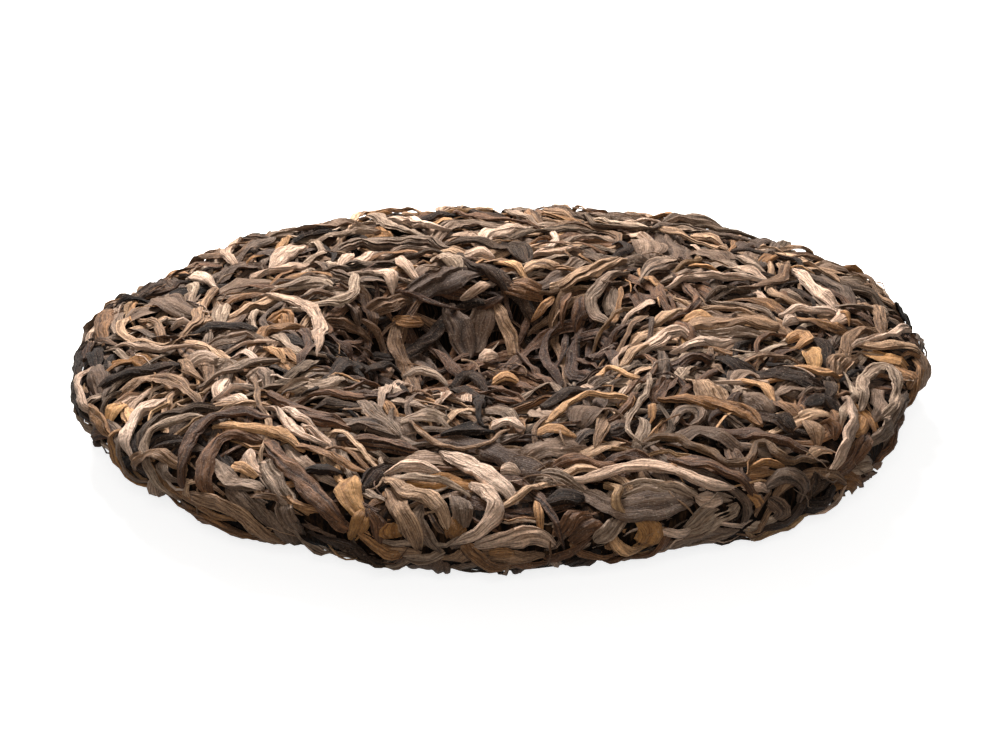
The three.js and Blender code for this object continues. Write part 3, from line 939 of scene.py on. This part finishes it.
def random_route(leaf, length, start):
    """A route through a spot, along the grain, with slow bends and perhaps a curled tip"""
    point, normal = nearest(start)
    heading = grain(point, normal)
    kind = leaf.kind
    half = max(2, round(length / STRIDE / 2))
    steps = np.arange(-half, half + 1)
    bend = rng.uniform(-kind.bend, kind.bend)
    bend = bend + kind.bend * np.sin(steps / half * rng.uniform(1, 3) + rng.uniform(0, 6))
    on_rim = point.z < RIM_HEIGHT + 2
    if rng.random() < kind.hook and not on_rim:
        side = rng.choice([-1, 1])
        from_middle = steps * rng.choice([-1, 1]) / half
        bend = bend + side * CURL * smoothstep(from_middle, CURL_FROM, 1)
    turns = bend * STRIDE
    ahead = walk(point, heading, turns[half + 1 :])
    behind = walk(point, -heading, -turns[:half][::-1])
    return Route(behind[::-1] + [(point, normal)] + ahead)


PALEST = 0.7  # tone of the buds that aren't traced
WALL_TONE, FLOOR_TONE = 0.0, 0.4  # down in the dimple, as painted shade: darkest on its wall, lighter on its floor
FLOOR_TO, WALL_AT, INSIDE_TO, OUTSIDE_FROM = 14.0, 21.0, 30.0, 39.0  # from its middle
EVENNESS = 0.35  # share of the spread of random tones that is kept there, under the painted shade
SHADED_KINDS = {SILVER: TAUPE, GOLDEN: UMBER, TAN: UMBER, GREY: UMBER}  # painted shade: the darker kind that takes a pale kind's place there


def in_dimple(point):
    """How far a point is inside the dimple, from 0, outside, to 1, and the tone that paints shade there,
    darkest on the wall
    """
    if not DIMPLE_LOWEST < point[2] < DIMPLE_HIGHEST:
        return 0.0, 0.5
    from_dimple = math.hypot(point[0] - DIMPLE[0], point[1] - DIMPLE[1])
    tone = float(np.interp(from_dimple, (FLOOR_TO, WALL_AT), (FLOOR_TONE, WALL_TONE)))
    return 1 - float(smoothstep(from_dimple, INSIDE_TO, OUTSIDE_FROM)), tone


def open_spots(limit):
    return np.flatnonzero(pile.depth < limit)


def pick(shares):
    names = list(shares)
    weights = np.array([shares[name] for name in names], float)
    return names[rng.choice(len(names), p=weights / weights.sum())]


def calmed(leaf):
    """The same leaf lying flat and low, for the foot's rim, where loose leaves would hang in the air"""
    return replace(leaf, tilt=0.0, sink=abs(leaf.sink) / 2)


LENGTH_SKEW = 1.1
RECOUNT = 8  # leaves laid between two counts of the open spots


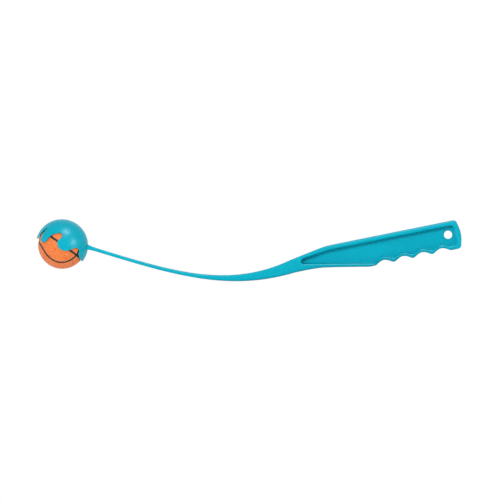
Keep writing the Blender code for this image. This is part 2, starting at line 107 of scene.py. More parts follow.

------------

▶ [Required task]
Copy exactly the lines that run from the first line of the data to the line containing "return Route(behind[::-1] +", please, with both ends included and nothing else.

▶ [Result below]
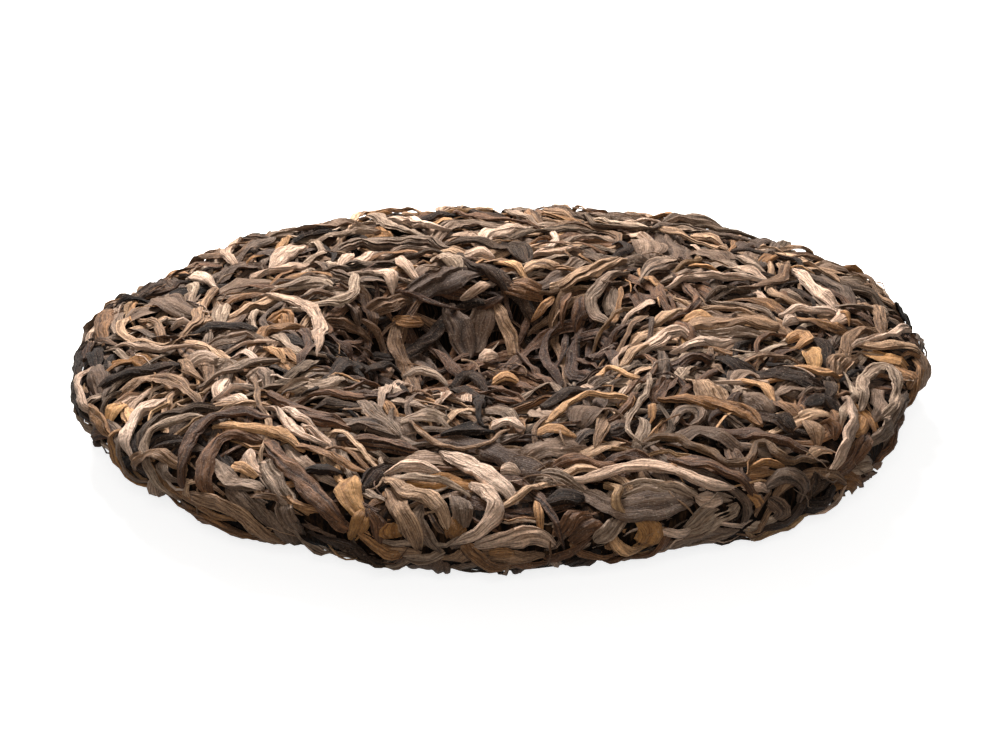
The three.js and Blender code for this object continues. Write part 3, from line 939 of scene.py on. This part finishes it.
def random_route(leaf, length, start):
    """A route through a spot, along the grain, with slow bends and perhaps a curled tip"""
    point, normal = nearest(start)
    heading = grain(point, normal)
    kind = leaf.kind
    half = max(2, round(length / STRIDE / 2))
    steps = np.arange(-half, half + 1)
    bend = rng.uniform(-kind.bend, kind.bend)
    bend = bend + kind.bend * np.sin(steps / half * rng.uniform(1, 3) + rng.uniform(0, 6))
    on_rim = point.z < RIM_HEIGHT + 2
    if rng.random() < kind.hook and not on_rim:
        side = rng.choice([-1, 1])
        from_middle = steps * rng.choice([-1, 1]) / half
        bend = bend + side * CURL * smoothstep(from_middle, CURL_FROM, 1)
    turns = bend * STRIDE
    ahead = walk(point, heading, turns[half + 1 :])
    behind = walk(point, -heading, -turns[:half][::-1])
    return Route(behind[::-1] + [(point, normal)] + ahead)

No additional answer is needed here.